Sudanese journalist Abdallah Hussain explained that, before the RSF’s full takeover, el-Fasher was already reeling from an 18-month siege imposed by the paramilitary group.

“No aid was allowed to access the city, and no healthcare facilities [were] operating,” Hussain told Al Jazeera from the Sudanese capital, Khartoum, on Tuesday. “Now it’s getting even worse for the citizens who remain trapped.”

Amid global condemnation, the RSF and its supporters have tried to downplay the atrocities committed in el-Fasher, accusing allied armed groups of being responsible.

The RSF’s leader, Mohamed Hamdan Dagalo, also known as Hemedti, has also promised an investigation.

But Raymond at the Humanitarian Research Lab said: “if they want to actually have an investigation, then they need to withdraw from the city [and] let UN personnel and the Red Cross and humanitarians enter … and go house-to-house looking to see who’s still alive”.

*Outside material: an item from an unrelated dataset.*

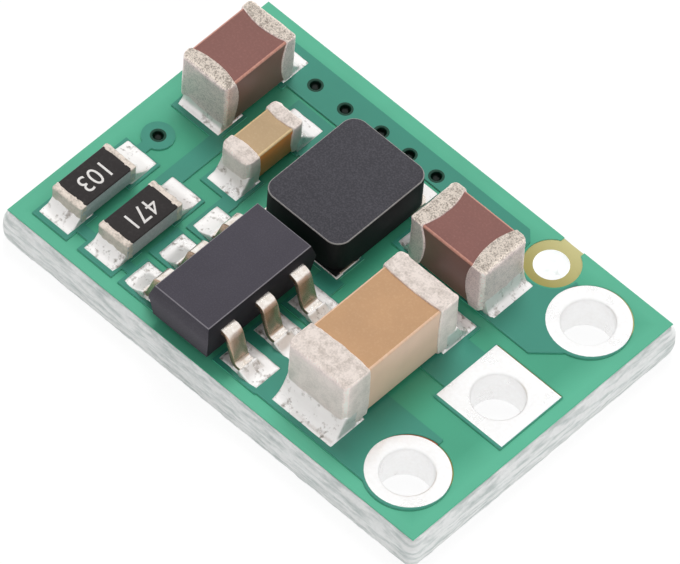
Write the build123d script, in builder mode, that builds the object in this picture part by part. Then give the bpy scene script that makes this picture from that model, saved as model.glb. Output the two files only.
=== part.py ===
from build123d import *
from dataclasses import dataclass
from math import atan, degrees, sqrt
import os

# A step-down regulator module on a small two-layer board, in millimetres. The origin is
# at the middle of the board's underside, +X runs along the long side towards the row of
# pin holes, +Y runs along that row from the input hole to the output hole, +Z is up.

# Board layers, from the underside up
copper_thickness = 0.035
mask_thickness = 0.02
laminate_thickness = 0.79
tin_thickness = 0.012

# The board is snapped out of a panel along V-grooves, so its sides stand out between them
upper_groove_depth = 0.25
upper_groove_reach = 0.11
lower_groove_depth = 0.20
lower_groove_reach = 0.03

# Pin holes in a row along the right-hand short side
pin_pitch = 2.54
pin_hole_diameter = 1.08
pin_land_size = 1.73
pin_plating_thickness = 0.03
pin_row_margin_low = 0.195
pin_row_margin_high = 0.295
pin_row_margin_right = 0.305

# Small bare hole beside the upper long side, with a ring free of mask round it
bare_hole_diameter = 0.73
bare_ring_diameter = 1.17
bare_ring_margin = 0.035
bare_hole_offset_x = -0.035
bare_hole_offset_y = -0.03
bare_neck_width = 0.53

# Vias
via_diameter = 0.34
via_wall_thickness = 0.02
via_ring_diameter = 0.64
via_plug_depth = 0.35
via_lining_thickness = 0.015
via_cup_taper = 12.0
via_sides = 8
return_via_gap = 0.23
return_via_offset_x = -0.065

# Solder mask registration: the openings sit a little towards +Y of the copper
mask_shift_y = 0.045

# Resistors, 0603 size, long side along Y
resistor_length = 1.55
resistor_width = 0.79
resistor_substrate_height = 0.40
resistor_band = 0.24
resistor_terminal_thickness = 0.022
resistor_glaze_thickness = 0.03
resistor_glaze_width = 0.72
resistor_land_width = 0.79
resistor_land_length = 0.72
resistor_toe = 0.46
resistor_climb = 0.26
lower_resistor_drift = (0.0, -0.075)
upper_resistor_drift = (0.04, -0.075)
resistor_gap = 0.43
resistor_margin_left = 0.47
resistor_margin_low = 0.35

# Corner capacitor, 0805 size, long side along Y
corner_cap_length = 2.0
corner_cap_width = 1.26
corner_cap_height = 1.30
corner_cap_band = 0.44
corner_cap_bulge = 0.12
corner_cap_climb = 0.34
corner_cap_land_width = 1.10
corner_cap_land_length = 0.72
corner_cap_toe = 0.28
corner_cap_drift = (-0.06, -0.08)
corner_cap_offset_x = 0.205
corner_cap_margin_high = 0.58
corner_cap_gap = 1.34

# Boost capacitor, 0603 size, long side along Y
boost_cap_length = 1.6
boost_cap_width = 0.78
boost_cap_height = 0.80
boost_cap_band = 0.36
boost_cap_bulge = 0.05
boost_cap_climb = 0.38
boost_cap_land_width = 0.79
boost_cap_land_length = 0.70
boost_cap_toe = 0.425
boost_cap_drift = (-0.01, -0.055)
boost_cap_offset_x = 0.49
boost_cap_gap = 0.45

# Output capacitor, 0805 size, long side along X
output_cap_length = 2.0
output_cap_width = 1.28
output_cap_height = 1.30
output_cap_band = 0.44
output_cap_bulge = 0.13
output_cap_climb = 0.55
output_cap_land_width = 1.12
output_cap_land_length = 0.72
output_cap_toe = 0.28
output_cap_drift = (0.05, -0.03)
output_cap_offset_x = -0.40
output_cap_gap = 0.37
output_cap_ring_gap = 0.135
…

“At this point, we can’t let the RSF investigate themselves,” he said.

Raymond added that, based on UN figures and what can be seen on the ground in el-Fasher, “more people could have died [in 10 days]… than have died in the past two years of the war in Gaza”.

“That’s what we’re talking about. That’s not hyperbole,” he told Al Jazeera, stressing that thousands of people need emergency assistance.

More than 68,000 Palestinians have been killed in Israel’s war on Gaza since October 7, 2023.